We took a short rest in the afternoon shade near the Dunker church, and waited for further orders. They came after a time, and were to draw rations that had just come up, and were hard by. We did this with relish, and found the rations quite acceptable. We were then ordered over to the Smoketown hospital for some duty assisting the residents and the volunteers there with the operations of the hospital. We detailed some men to assist in unloading box after box of supplies, medicines, but no food, which was in great demand there. While there, we witnessed an endless flow of soldiers and citizens coming to the hospital in search of comrades and loved ones. The condition of the hospital was well organized, and the stewards and doctors were quite efficient in dispatching the visitors in the various directions to find their people. Many a happy reunion was had that night at the Smoketown hospital. One fellow named Cornelius Boyd was found by two of his comrades from the regiment, and the doctor told him he was to be discharged the next day, so that he might as well go back to the regiment with his friends to night. There were several elated people that headed back to the lines that night. However, the amount of rations that were coming into the hospital could not keep up with the demand, and the doctor asked some of the civilians to go back into town and fill their baskets with the generosity of the towns folks once more, to which they accepted, and they were off into the night.

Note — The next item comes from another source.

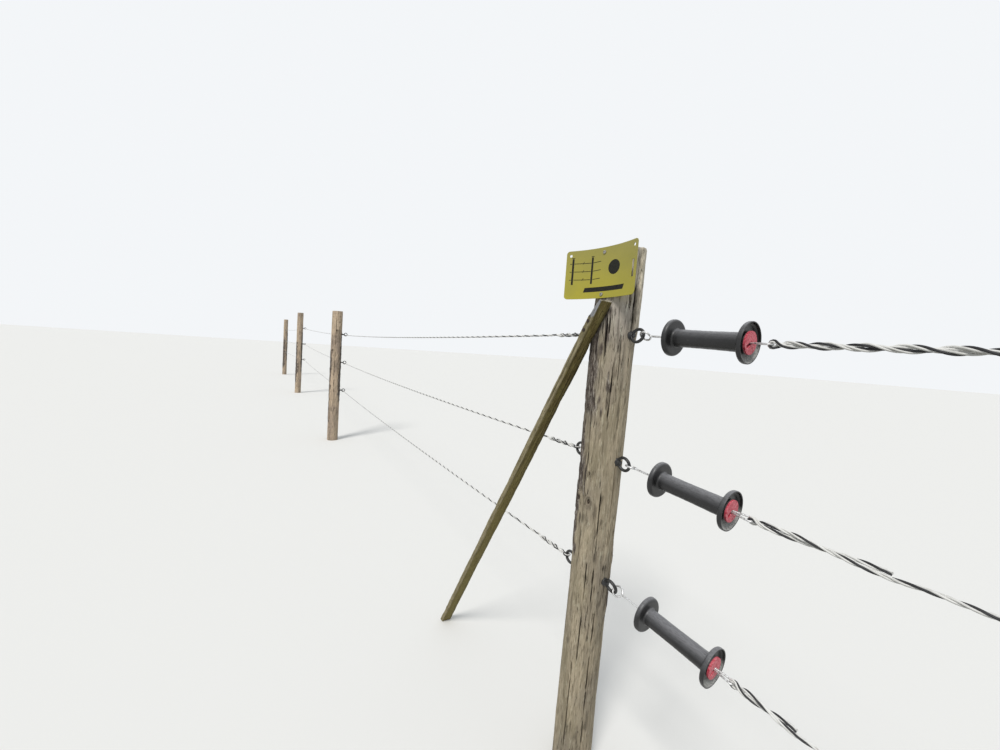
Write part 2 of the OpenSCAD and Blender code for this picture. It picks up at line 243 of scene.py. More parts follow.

We left the hospital very late that night and so commandeered some teamsters and took some wagons back to our camp at the bridge. Other than the guard, all the boys turned right in. The night was quite cold, and many cold feet were to be had, some pairs found in the morning sleeping next to the fire. Again, as so many army days before it started with the morning roll. This being Sunday, the officers gave the bulk of the company time off, and we were allowed to return to the battlefield for a walk retracing the route we took during the battle itself, from the ridge on the west bank of the creek above Snaveley's ford, across the hill and dales, across Otto's lane, past the ledges were we took cover, up the draw and the depression we advanced past the north edge of the now famous 40 acre cornfield, and past the stone wall where Toomb's Georgians continued to challenge us. We crossed to the next field, and continued our advance to the front where we were alone in advance of the army, and past the place where Co.I under Capt. Upham was detailed to silence McIntosh's battery, and past the edge of the Narrow Cornfield, where the North Carolinians appeared on our left flank. We halted at the point only 20 rods from the Harpers Ferry road, where the old Eighth regrouped, and held its own until ammunition was about expended, the color guard all fallen, and no support approaching. There we recited a prayer written by Corporal Ashbel Bartram for a memorial. It was a somber moment, and many of the boys were visibly moved. We then retraced our path on the return to camp. Once there, we were called out for drill, and covered all the firings, facings, wheelings, and skirmish drill. Once back on the company street, orders came to promptly break camp and pack for the march. To where was not shared with us.

We left our camp at the bridge and proceeded to the same spot on the right of the Union line once more in the afternoon. The same sort of command performance was conducted to the satisfaction of the staff and the public. We drew some short police duty in the area and then were dismissed for the long march. We started off in the direction of Hagerstown, but I cannot post you more with the news on our move, as I had to hurry this missive to a close to get it posted before we left.

So much has happened in this past week to change the history of our nation, it is truely sobering. Invasions, attacks, captured Federal posts, bloody battles, large loss of life, it is all swirling around my senses. I do hope in time the images of the week will fade from my memory, as they are indeed more nightmare than dream. It was all too real, and will be with us for all time.

God Bless Our Union, and Give Us the Right to See Our Victory.